Hélas, les victimes et leurs soutiens ont vite déchanté. Les services de sécurité égyptiens transforment l’affaire de viol en «orgie sexuelle». Les médias qu’ils contrôlent lancent une vaste campagne de diffamation pour assimiler victimes et agresseurs présumés. Leurs photos privées se retrouvent sur les réseaux sociaux et les sites proches du gouvernement: leur style de vie serait en contradiction avec les valeurs familiales du pays.

Le 29 août, le procureur chargé de l’enquête sur le viol en réunion prend un virage à 180 degrés. Six témoins et proches de la victime sont arrêtés. «Tout à coup, les témoins sont devenus les accusés. La police a débarqué au milieu de la nuit, en défonçant leurs portes et en prétendant qu’elle voulait les protéger et écouter leur témoignage, sauf que leurs téléphones ont été immédiatement confisqués et fouillés», raconte une personnalité féministe, proche des témoins, qui souhaite rester anonyme. Au lieu d’être emmenés au poste de police, ces trois hommes et trois femmes sont envoyés dans des cellules secrètes. Des examens anaux sont imposés aux hommes interpellés pour tenter de prouver leur homosexualité – qui n’est pas illégale en Égypte, mais souvent criminalisée comme un acte de «débauche». Insultée par ses geôliers, une des femmes est traumatisée par les privations de nourriture et de produits d’hygiène féminine. Un climat de peur se répand.
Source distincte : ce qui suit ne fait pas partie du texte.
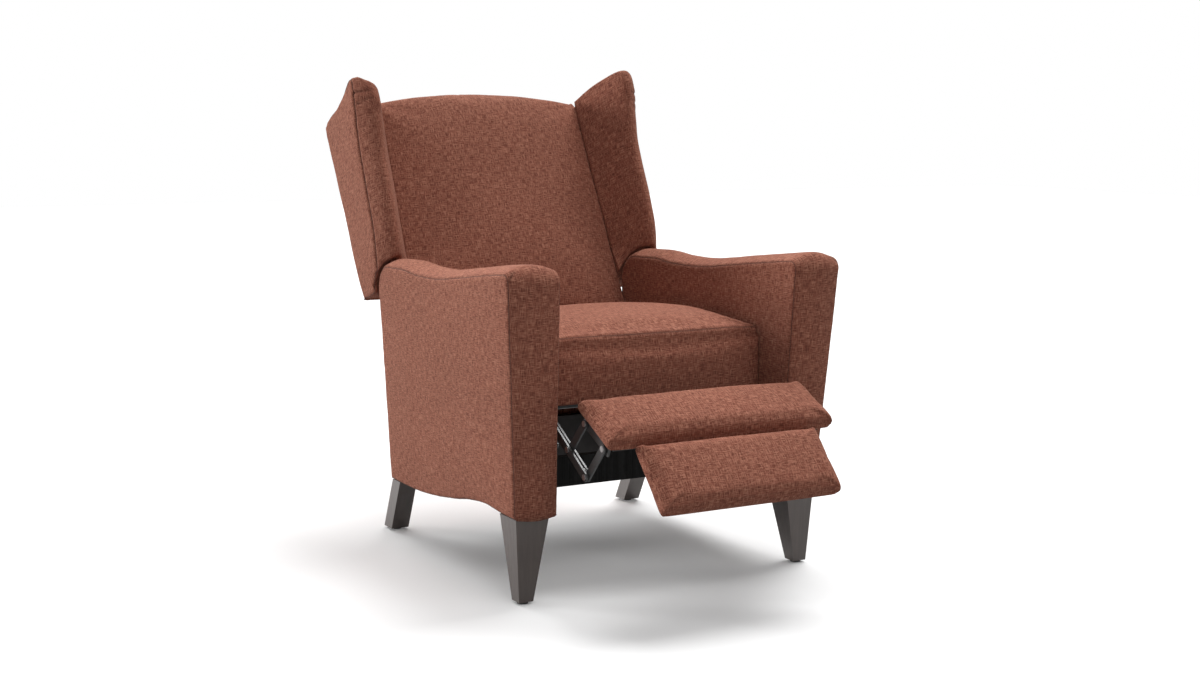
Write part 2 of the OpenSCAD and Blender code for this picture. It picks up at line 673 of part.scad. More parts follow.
leaf_top = -pad_t - board_t - seat_fit - (-hinge_seat.y);
module knuckle(x0, x1) {
    difference() {
        translate([x0, 0, 0]) rotate([0, 90, 0]) cylinder(r = knuckle_r, h = x1 - x0);
        translate([x0 - over, 0, 0]) rotate([0, 90, 0]) cylinder(r = hinge_pin_r + pin_play, h = x1 - x0 + 2 * over);
    }
}
module upper_leaf_pair() {
    pad_place() translate([0, hinge_seat.x, -hinge_seat.y]) for (s = [-1, 1]) translate([s * hinge_x, 0, 0]) {
        knuckle(-hinge_l / 6 + seat_fit, hinge_l / 6 - seat_fit);
        difference() {
            translate([-hinge_l / 6 + seat_fit, -leaf_d, leaf_top - leaf_t]) cube([hinge_l / 3 - 2 * seat_fit, leaf_d, leaf_t]);
            rotate([0, 90, 0]) translate([0, 0, -hinge_l]) cylinder(r = hinge_pin_r + pin_play, h = 2 * hinge_l);
        }
    }
}
module hinge_pin_set() {
    pad_place() translate([0, hinge_seat.x, -hinge_seat.y]) for (s = [-1, 1])
        translate([s * hinge_x - hinge_l / 2, 0, 0]) rotate([0, 90, 0]) cylinder(r = hinge_pin_r, h = hinge_l);
}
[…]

Leurs avocats refusent d’être identifiés comme de répondre aux médias.

Le message envoyé par les autorités judiciaires vise non seulement à empêcher les victimes de porter plainte, mais également à intimider toutes les personnes qui soutiennent la voix des victimes, car elles peuvent être accusées de «ternir l’image de l’Égypte».Cependant cette contre-offensive judiciaire n’a pas éteint la colère des Egyptiennes. «J’ai passé toute ma vie à être harcelée, suivie dans la rue, au point que cela devienne la norme. Malgré tous les obstacles qui se dressent contre nous, nous avons toutes décidé de dire «ça suffit», tonne Marie-Jane, étudiante de 22 ans. Son message posté sur Facebook, pour alerter contre un harceleur de son campus, avait encouragé des centaines de camarades à témoigner à leur tour. Accusée d’avoir étouffé des plaintes antérieures d’étudiantes, l’université a lancé une plateforme pour mieux recueillir leur parole et une enquête interne sur le harcèlement.
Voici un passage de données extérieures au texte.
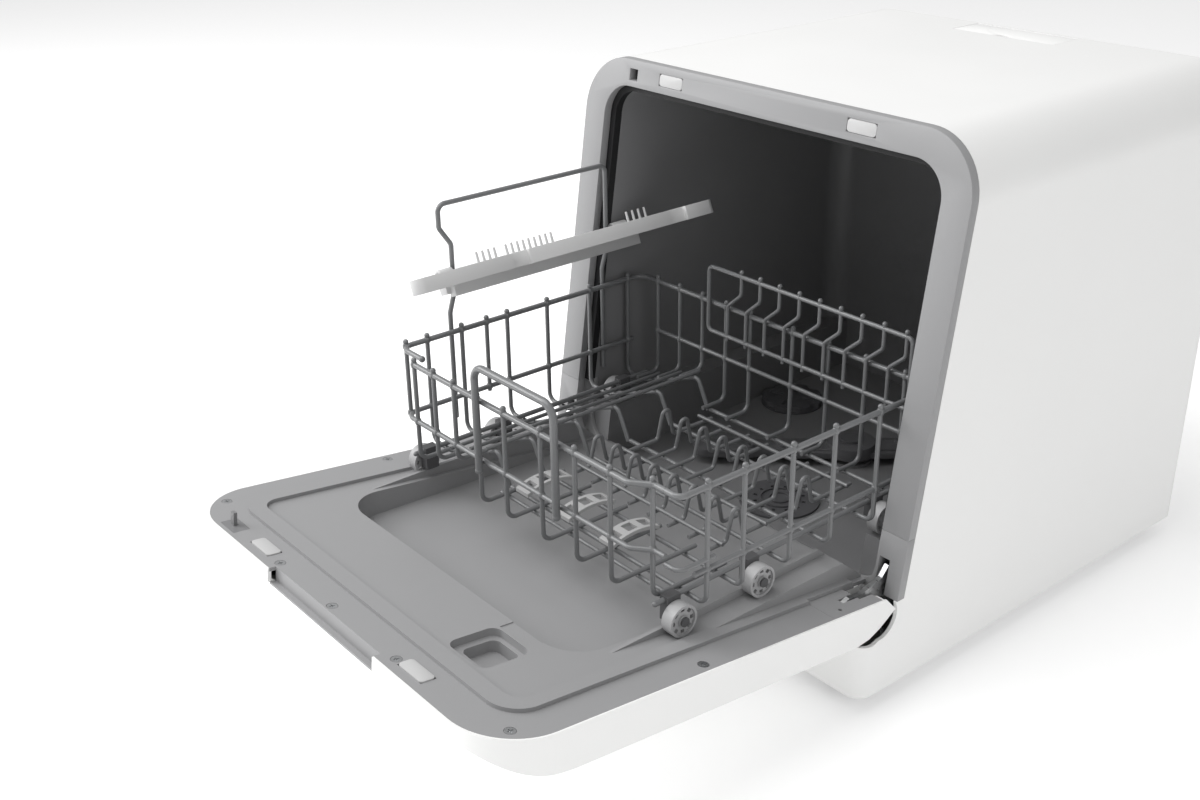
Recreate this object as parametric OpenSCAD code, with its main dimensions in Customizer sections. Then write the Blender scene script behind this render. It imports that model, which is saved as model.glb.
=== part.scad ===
// Countertop dishwasher, door down and rack rolled out onto it.
// Millimetres. X is to the right of someone facing the door, Y goes to the
// back, Z is up from the bench. The origin is the middle of the footprint
// with the door open. Inside the file Y = 0 is the door line at sill height,
// and place() moves each piece to the origin.

/* [Cabinet] */
// Outside width of the cabinet and of the door
cab_w = 420; // [400:1:460]
// Height from the bench to the top
cab_h = 440; // [425:1:480]
// Depth behind the door line
cab_back = 402; // [396:1:450]
// Wall of the outer casing
case_wall = 3; // [2:0.5:4]
// Outer radius of the two top corners
case_r = 48; // [36:1:60]
// Bench to the underside of the cabinet, which the feet give
foot_h = 15; // [10:1:25]
// Backward lean of the front frame, degrees
lean = 8.3; // [6:0.1:10]
// Height at which the door's inner face meets the front frame
sill_z = 97; // [94:1:100]
// Front of the plinth ahead of the door line
plinth_y = 38; // [34:1:44]

/* [Front frame and seal] */
// Width of the frame at each side
frame_side = 25.7; // [23:0.1:32]
// Width of the frame at the top
frame_top = 22.5; // [20:0.5:30]
// Thickness of the frame
frame_t = 8; // [6:0.5:10]
// Inner corner radius of the frame
frame_r = 28; // [24:1:34]
// Height of the joint between the frame and its lower piece
split_z = 141; // [130:1:150]
// Width of the seal that shows inside the frame
seal_w = 6; // [5:0.5:7]

/* [Wash tub] */
// Wall of the tub
tub_wall = 2.5; // [2:0.5:3.5]
// Inner face of the tub's back wall
tub_back = 356; // [352:1:370]
// Inner floor of the tub
tub_floor = 68; // [64:1:72]
// Radius of the tub's upright back corners
tub_r = 20; // [14:1:22]
// Top of the rails that the rack wheels run on
rail_z = 118.6; // [117:0.1:121]
// Width of each rail in the tub
rail_w = 22; // [20:1:24]

/* [Door] */
// Length of the door from its pivot to the free edge
door_len = 362; // [350:1:400]
// Thickness of the door
door_t = 32.8; // [30:0.2:36]
// Rise of the open door toward its free edge, degrees
door_rise = 6.7; // [6:0.1:8]
// Corner radius at the free edge
door_r = 50; // [36:1:60]
// Wall of the white outer shell
skin = 3; // [2:0.5:4]
// Thickness of the grey inner panel
panel_t = 3; // [2:0.5:4]
// Depth of the drain basin at its far end
basin_d = 24; // [18:1:25]
// Half width of the drain basin
basin_x = 148; // [130:1:148]
// Distance from the pivot to the far end of the basin
basin_end = 254; // [220:1:260]
// Height of the moulded ridge that presses on the seal
ridge_h = 3; // [2:0.5:4]
// Diameter of the hinge pin
pin_d = 6; // [5:0.5:8]

/* [Rack] */
// Half width of the rack, to its wire centres
rack_x = 171; // [165:1:173]
// Front of the rack ahead of the door line
rack_front = 202; // [196:1:206]
// Back of the rack behind the door line, rack out
rack_back = 75; // [70:1:78]
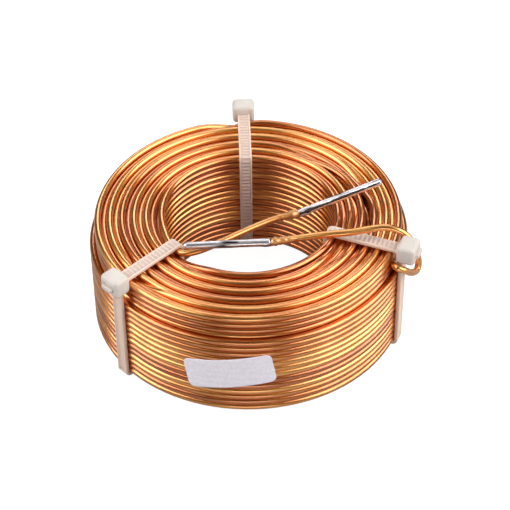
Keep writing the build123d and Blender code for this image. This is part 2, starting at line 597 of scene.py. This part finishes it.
@dataclass(frozen=True)
class RoutePoint:
    """A place on the wire's centre line, with what the wire is like there."""

    place: Vector
    tone: float = 0.5
    fatness: float = 1.0
    scorch: float = 0.0


@dataclass(frozen=True)
class Move:
    """Where the wire leaves its ring, by the angle that it has travelled to the middle of the move."""

    at: float
    half: float
    out: float = 0.0
    up: float = 0.0
    lift: float = 0.0

    def shift(self, travel: float) -> tuple[float, float]:
        """Tell how far the wire has moved.

        Args:
            travel: The angle that it has travelled.

        Returns:
            How far it is out, and how far up.
        """
        share = min(max((travel - self.at) / (2 * self.half) + 0.5, 0.0), 1.0)
        bump = math.sin(math.pi * share) ** 2
        ease = share * share * (3 - 2 * share)
        return self.out * ease, self.up * ease + self.lift * bump


@dataclass(frozen=True)
class Span:
    """A stretch of wound wire that shows, followed clockwise from where it starts."""

    start: float
    radius: float
    height: float
    travel: float
    moves: tuple[Move, ...]
    seed: int


def smooth_route(corners: list[Vector], step: float) -> list[Vector]:
    """Run a smooth line through its corners.

    Args:
        corners: The points that it passes, in millimetres.
        step: The distance between the points given back.

    Returns:
        Points on a centripetal Catmull-Rom curve, with both ends.
    """
    ends = [corners[0] * 2 - corners[1], *corners, corners[-1] * 2 - corners[-2]]
    route = []
    for p0, p1, p2, p3 in zip(ends, ends[1:], ends[2:], ends[3:]):
        t1 = math.sqrt((p1 - p0).length)
        t2 = t1 + math.sqrt((p2 - p1).length)
        t3 = t2 + math.sqrt((p3 - p2).length)
        count = max(2, round((p2 - p1).length / step))
        for i in range(count):
            t = t1 + (t2 - t1) * i / count
            a1, a2 = p0.lerp(p1, t / t1), p1.lerp(p2, (t - t1) / (t2 - t1))
            a3 = p2.lerp(p3, (t - t2) / (t3 - t2))
            b1, b2 = a1.lerp(a2, t / t2), a2.lerp(a3, (t - t1) / (t3 - t1))
            route.append(b1.lerp(b2, (t - t1) / (t2 - t1)))
    return [*route, corners[-1]]


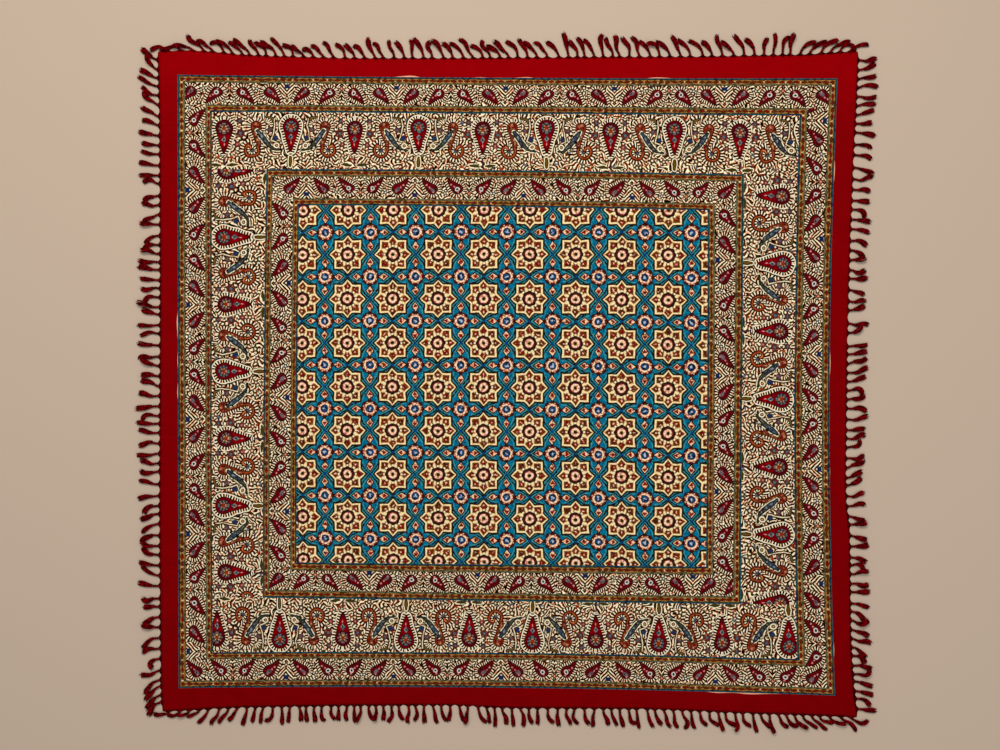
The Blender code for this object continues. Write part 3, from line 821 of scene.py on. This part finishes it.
# the star lattice: its first star, and its bow in steps for 1, p, q, p * p, p * q and q * q
field = {"star": (188.3, 204.2), "middle": (350, 335), "half": (205, 178),
         "bow": [(-0.8, 0.5, 1, 2, -0.3, 0.6), (1.2, -0.8, -0.3, 0.4, 1.7, -1.7)]}


def guardPlace(frames, ring, places):
    # 0 at a guard's outer line, its width at the inner one, then steps on to the middle, and back again
    outer, inner, farInner, farOuter = frames[[ring, ring + 1, lastStrip - ring, lastStrip + 1 - ring]]
    half = (farInner - inner) / 2
    return np.interp(places, [outer, inner, inner + half, farInner, farOuter],
                     [0, guard["wide"], guard["wide"] + half, guard["wide"], 0])


def bandPlace(side, ring, x, y):
    # along a band from its first axis, in the block's own repeat, and across it from the heads' side
    block, sides = bandLay[ring]
    first, repeat, sink = sides[side]
    upright, far = side in ("left", "right"), side in ("right", "bottom")
    frames, place, along = (framesX, x, y) if upright else (framesY, y, x)
    # the inner band is printed the other way round, its heads towards the field
    inner = ring == innerBand
    line = frames[lastStrip + 1 - ring - inner] if far else frames[ring + inner]
    deep = place - line if far == inner else line - place
    return (along - first) / repeat * block, deep - sink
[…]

Plusieurs étudiants ont écopé d’un semestre de suspension pour avoir créé des comptes WhatsApp sur lesquels s’échangeaient des photos d’étudiantes dénudées sans leur consentement. Si ces sanctions limitées lui paraissent «risibles», Marie-Jane se réjouit d’avoir participé à une nouvelle prise de conscience, en particulier chez les garçons, première étape d’un long combat contre une mentalité arriérée.

En Iran aussi (Alireza Seeb, Téhéran, 16.9.20 pour Le Temps). Depuis quelques semaines, de nombreuses femmes dénoncent, sur les réseaux sociaux, les agissements de leurs collègues, professeurs, amis, thérapeutes ou même, dans un cas, d’un activiste des droits des femmes (!), qui abusent de leur position de pouvoir. Les premiers témoignages – «J’ai été touchée dans l’obscurité», «on m’a donné une boisson avec un somnifère», «mon avocat m’a étreinte de force» – ont eu un effet d’entraînement. Après des siècles de traumatismes vécus en silence, les dénonciatrices s’accordent sur un fait nouveau: il n’y a pas de honte à survivre à ce genre d’acte.

Mais la loi iranienne est davantage l’adversaire des femmes que leur alliée. Une victime qui avait porté plainte pour viol a été retrouvée morte… En quatre décennies, la République islamique a renforcé son emprise sur chaque aspect de la vie quotidienne, imposant aux femmes son code vestimentaire connu sous le nom de «hidjab obligatoire». Les dirigeants ont propagé l’idée qu’une femme relâchant son hidjab s’expose à des pulsions sexuelles incontrôlables (!). Le système pénal est incompétent et défaillant. Tant que les hommes considéreront leur femme comme leur propriété, il n’y aura pas de progrès.

«Si nous nous battons sans relâche, le mouvement gagnera en reconnaissance comme Black Lives Matter aux États-Unis», dit une Iranienne.

En Russie, depuis 2017, les violences conjugales ne sont plus considérées comme des délits.

En Suisse, l’affaire du harcèlement sexuel révélée récemment concerne la SSR dans son entier: RTS, RSI, SRF, RTR, SWI.

Bref, dans tous les pays du monde, les femmes sont considérées comme de la chair sexuelle, et il faudra une forte volonté politique pour faire évoluer les mentalités et combattre le machisme issu de nos sociétés patriarcales, avec l’aide des hommes les plus éclairés (il y en a!).